On Apr 4, 2012, at 9:39 23PM, David Meyer wrote:

On Wed, Apr 4, 2012 at 6:31 PM, Steven Bellovin 
<smb(_at_)cs(_dot_)columbia(_dot_)edu> wrote:

On Apr 4, 2012, at 5:21 35PM, Noel Chiappa wrote:

From: Doug Barton <dougb(_at_)dougbarton(_dot_)us>

My comments were directed towards those who still have the mindset,
"NAT is the enemy, and must be slain at all costs!"

In semi-defense of that attitude, NAT (architecturally) _is_ a crock - it 
puts
'brittle' (because it's hard to replicate, manage, etc) state in the middle 
of
the network. Having said that, I understand why people went down the NAT 
road
- when doing a real-world cost/benefit analysis, that path was, for all its
problems, the preferable one.

NAT didn't really exist when the basic shape of v6 was selected.
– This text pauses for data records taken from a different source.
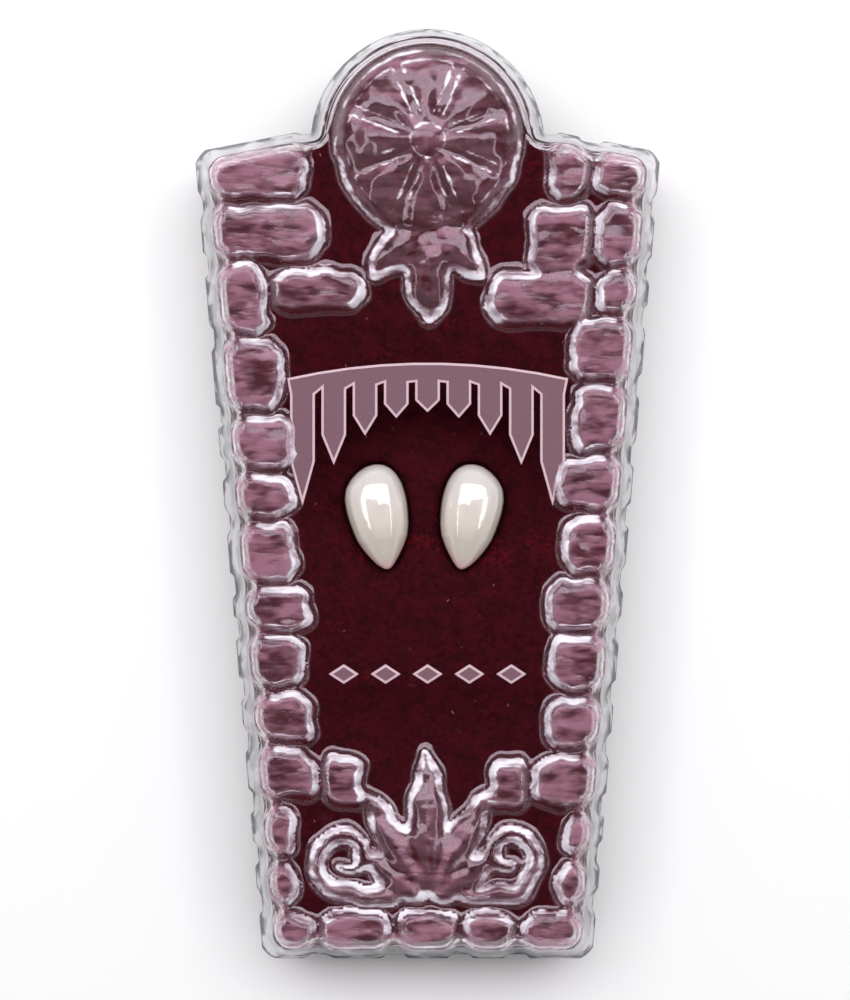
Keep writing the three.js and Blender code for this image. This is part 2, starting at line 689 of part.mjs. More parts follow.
// A cap's section at a share of its length, with straight stretches between the rows of the table.
function fangSection(along) {
  const next = FANG_SECTIONS.findIndex((row) => row.along >= along - 1e-9);
  const [a, b] = [FANG_SECTIONS[Math.max(next - 1, 0)], FANG_SECTIONS[next]];
  const share = b.along > a.along ? (along - a.along) / (b.along - a.along) : 0;
  const between = (key) => THREE.MathUtils.lerp(a[key], b[key], share);
  const middle = THREE.MathUtils.lerp(FANG_SECTIONS[0].front, FANG_SECTIONS.at(-1).front, along);
  return {
    outer: (between("outer") * FANG_WIDTH) / 2,
    inner: (between("inner") * FANG_WIDTH) / 2,
    front: between("front") * FANG_DEPTH,
    back: between("back") * FANG_DEPTH,
    middle: middle * FANG_DEPTH,
  };
}

// A ring round a section: an ellipse over the front, a boxier curve at the back.
// The cap's length runs along -Y from its gum end, and x is towards the middle of the mouth.
function fangRing(along, { outer, inner, front, back, middle }) {
  return Array.from({ length: FANG_STEPS }, (_, i) => {
    const angle = (2 * Math.PI * i) / FANG_STEPS;
    const power = Math.sin(angle) < 0 ? BACK_POWER : FRONT_POWER;
    const side = Math.sign(Math.cos(angle)) * Math.abs(Math.cos(angle)) ** power;
    const up = Math.sign(Math.sin(angle)) * Math.abs(Math.sin(angle)) ** power;
    const x = side * (side > 0 ? inner : outer);
    const z = middle + up * (up > 0 ? front - middle : middle - back);
    return new THREE.Vector3(x, -along * FANG_LENGTH, z);
  });
}

function fangOutside() {
  return loft(FANG_SECTIONS.map(({ along }) => fangRing(along, fangSection(along))));
}

// The socket follows the cap's outside one wall in, closes round at both ends and is open at the back.
function fangSocket() {
  const start = FANG_WALL / FANG_LENGTH;
  const rings = Array.from({ length: SOCKET_STEPS + 1 }, (_, i) => {
    const across = -Math.cos((Math.PI * i) / SOCKET_STEPS);
    const along = start + ((across + 1) / 2) * (SOCKET_END_RATIO - start);
    const close = Math.max(1 - Math.abs(across) ** SOCKET_CLOSING_POWER, 0) ** (1 / SOCKET_CLOSING_POWER);
    const { outer, inner, front, middle } = fangSection(along);
    return fangRing(along, {
      outer: (outer - FANG_WALL) * close,
      inner: (inner - FANG_WALL) * close,
      front: middle + (front - FANG_WALL - middle) * close,
      back: -FANG_WALL,
      middle,
    });
  });
  return loft(rings);
}

// The arch cut through the gum end, so that the cap slides over the tooth from below.
function gumArch() {
  const radius = GUM_ARCH_WIDTH / 2;
  const geometry = new THREE.CylinderGeometry(radius, radius, FANG_LENGTH / 2, GUM_ARCH_SIDES);
  return geometry.scale(1, 1, GUM_ARCH_HEIGHT / radius);
}

function fangCap() {
  return solidOf(fangOutside()).subtract(solidOf(fangSocket())).subtract(solidOf(gumArch()));
}

// Where a cap lies: its gum end's middle, and its turn, on the left (-1) or right (1).
function placeFang(object, side) {
  const out = FANG_SPREAD / 2 + (Math.sin(FANG_TILT) * FANG_LENGTH) / 2;
  const up = FANG_MIDDLE_Y + (Math.cos(FANG_TILT) * FANG_LENGTH) / 2;
  object.position.set(FANG_MIDDLE_X + side * out, up, INSERT_TOP_Z - FANG_SINK);
  object.rotation.z = -side * FANG_TILT;
  object.scale.x = -side;
}

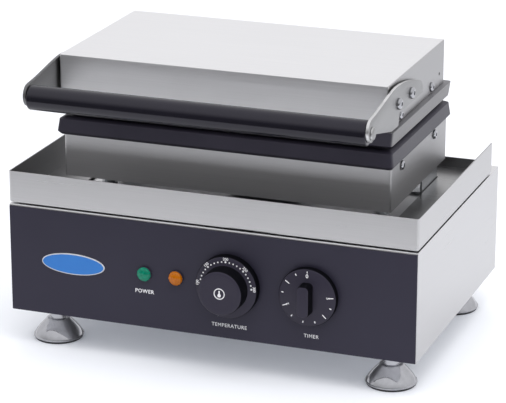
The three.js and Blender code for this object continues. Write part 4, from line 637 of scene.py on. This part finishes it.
# %% Feet
SOLE = [(0, 0), (25.4, 0), (26, 0.5), (26, 2.2), (0, 2.2)]
FOOT_RIM = [(0, 2.2), (26, 2.2), (26.9, 2.4), (27.2, 2.8), (27.2, 3.6), (26.9, 4.0), (26.2, 4.3)]
FOOT_CONE = [(25.2, 6.4), (23.8, 8.7), (21.6, 11.6), (18.6, 15.0), (12.8, 21.5)]
FOOT_SHOULDER = [(12.4, 22.1), (11.8, 22.4), (8.9, 22.4), (8.5, 22.7), (8.4, 23.2)]
FOOT_NECK = [(8.4, 38.7), (8.1, 39.05)]
FOOT_STUD = [(5, 39.05), (5, 54.5), (4.4, 55.1), (0, 55.1)]
for name in ("foot_front_left", "foot_front_right", "foot_rear_left", "foot_rear_right"):
    low, high = ends_of(name)
    centre = (low + high) / 2
    centre.z = 0
    bell = spun(FOOT_RIM + FOOT_CONE + FOOT_SHOULDER + FOOT_NECK + FOOT_STUD, centre, (0, 0, 1))
    keep(bell, "bell_" + name, foot_chrome, name, [name])
    keep(spun(SOLE, centre, (0, 0, 1)), "sole_" + name, gland_nylon, name)
print("four feet spun")

# %% [markdown]
# Handle
#
# The handle is a glossy black bar with softly rounded ends, held between the bracket tips.

# %% Handle bar
HANDLE_END_ROUND = 2.0
low, high = ends_of("handle")
bar_radius = (high.z - low.z) / 2 / MM
bar_length = (high.x - low.x) / MM
bar = [(0, 0), (bar_radius, 0), (bar_radius, bar_length), (0, bar_length)]
bar = rounded(rounded(bar, 2, HANDLE_END_ROUND), 1, HANDLE_END_ROUND)
left_end = (low.x, (low.y + high.y) / 2, (low.z + high.z) / 2)
handle_bar = spun(bar, left_end, (1, 0, 0), BAR_STEPS)
keep(handle_bar, "handle_bar", grip_plastic, "lid", ["handle"])
print("handle", round(bar_length, 1), "mm long")

# %% [markdown]
# Handle brackets
#
# Each sail-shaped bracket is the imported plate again, with a short tab let down from its straight lower
# edge. The tab covers the seam between the lid's cover and the casting, just behind the cover's front.
# The heights are over the floor, and the tab's places run from front to back. The left bracket shows its
# narrow edge against the light, so that edge gets painted shade: a much darker steel.

# %% Brackets
BRACKET_EDGE = 283.7
TAB_EDGE = 271.0
TAB_STARTS, TAB_FULL_TO, TAB_ENDS = -103.0, -81.0, -77.0
NEAR_ENOUGH = 0.1
BRACKET_ROUNDING = 0.6
for name in ("bracket_left", "bracket_right"):
    plate = bmesh.new()
    plate.from_mesh(nodes[name].data)
    bmesh.ops.remove_doubles(plate, verts=plate.verts, dist=SAME_POINT * MM)
    for y in (TAB_STARTS, TAB_FULL_TO, TAB_ENDS):
        everything = plate.verts[:] + plate.edges[:] + plate.faces[:]
        bmesh.ops.bisect_plane(plate, geom=everything, plane_co=(0, y * MM, 0), plane_no=(0, 1, 0))
    for vert in plate.verts:
        y, z = vert.co.y / MM, vert.co.z / MM
        on_edge = abs(z - BRACKET_EDGE) < NEAR_ENOUGH
        if on_edge and TAB_STARTS - NEAR_ENOUGH < y < TAB_FULL_TO + NEAR_ENOUGH:
            vert.co.z = TAB_EDGE * MM
    bmesh.ops.recalc_face_normals(plate, faces=plate.faces)
    sail = keep(plate, "sail_" + name, bracket_steel, "lid", [name])
    if name == "bracket_left":
        # Painted shade on the left bracket's rim.
        paint_wall_shade(sail, bracket_rim_shade, (1, 0, 0))
    round_edges(sail, BRACKET_ROUNDING)
print("brackets made")

# %% [markdown]
# Domed bolts
#
# A bolt is spun in one piece, shank and head. The head is a shallow dome with a low rim and a flat
# crown, and all but the handle's bolts have a round socket sunk into the crown.

# %% Bolts and screws
RIM_SHARE, CROWN_SHARE = 0.28, 0.42
SOCKET_SHARE, SOCKET_DEPTH_SHARE = 0.38, 0.45
DOME_STEPS = 6
# The body it rides on, the radius and height of its head, its shank's radius, its finish, and whether it
# has a socket.
BOLTS = {
    "bracket_bolt": ("lid", 6.0, 3.4, 2.5, foot_chrome, True),
    "cover_screw": ("lid", 5.2, 2.5, 2.0, foot_chrome, True),
    "pedestal_screw": ("base", 5.2, 2.5, 2.0, foot_chrome, True),
    "handle_bolt": ("lid", 6.8, 2.5, 4.0, bracket_steel, False),
}


def domed_bolt(replaced, body, head_radius, head_height, shank_radius, finish, socket):
    low, high = ends_of(replaced)
    side = 1 if (low.x + high.x) > 0 else -1
    y, z = (low.y + high.y) / 2, (low.z + high.z) / 2
    top = (high.x - low.x) / MM
    seat = top - head_height
    rim = seat + RIM_SHARE * head_height
    profile = [(0, 0), (shank_radius, 0), (shank_radius, seat), (head_radius, seat), (head_radius, rim)]
    for i in range(1, DOME_STEPS + 1):
        angle = i / DOME_STEPS * math.pi / 2
        across = CROWN_SHARE + (1 - CROWN_SHARE) * math.cos(angle)
        profile.append((across * head_radius, rim + (1 - RIM_SHARE) * head_height * math.sin(angle)))
    if socket:
        bottom = top - SOCKET_DEPTH_SHARE * head_height
        profile += [(SOCKET_SHARE * head_radius, top), (SOCKET_SHARE * head_radius, bottom), (0, bottom)]
    else:
        profile.append((0, top))
    start = (low.x if side > 0 else high.x, y, z)
    solid = spun(profile, start, (side, 0, 0), SMALL_STEPS)
    keep(solid, "domed_" + replaced, finish, body, [replaced])


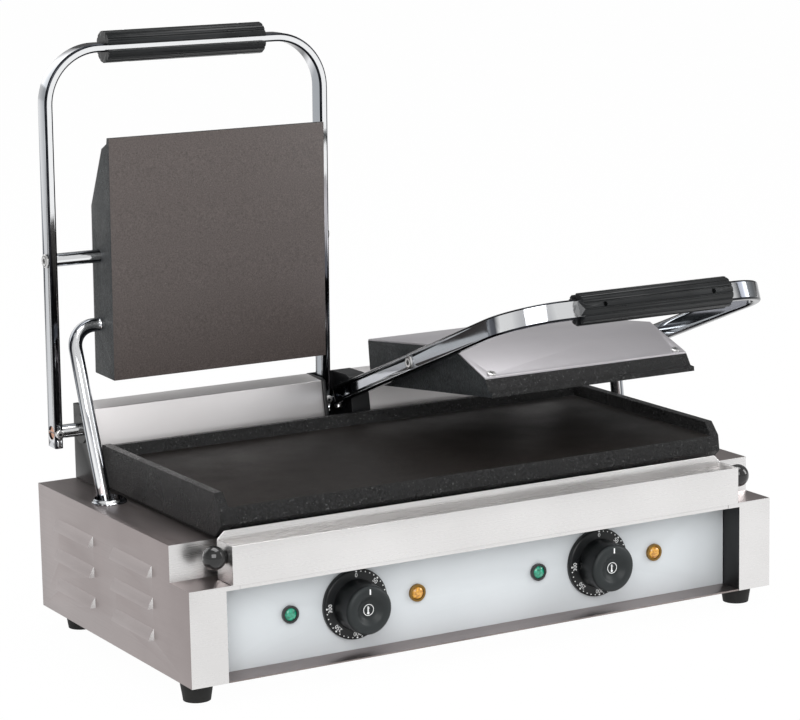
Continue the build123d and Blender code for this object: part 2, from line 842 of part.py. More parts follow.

Perhaps, but that it would happen is obvious (even to the most causal 
observer).

I do not agree.  I remember discussing the concept with folks, a couple
of years before that; we agreed that NATs would be very challenging
because of the need for protocol-dependent packet inspection and
modification.  Add to that an underestimate of how long it would take
before v6 was adopted, and a gross underestimate of how large the
Internet would be -- remember, IPng happened before the Web explosion --
and it was very easy to ignore the possibility of NAT, let alone the
renumbering and (questionable) firewall benefits of it.  In retrospect,
sure, but in 1993-1994?  It was not at all obvious.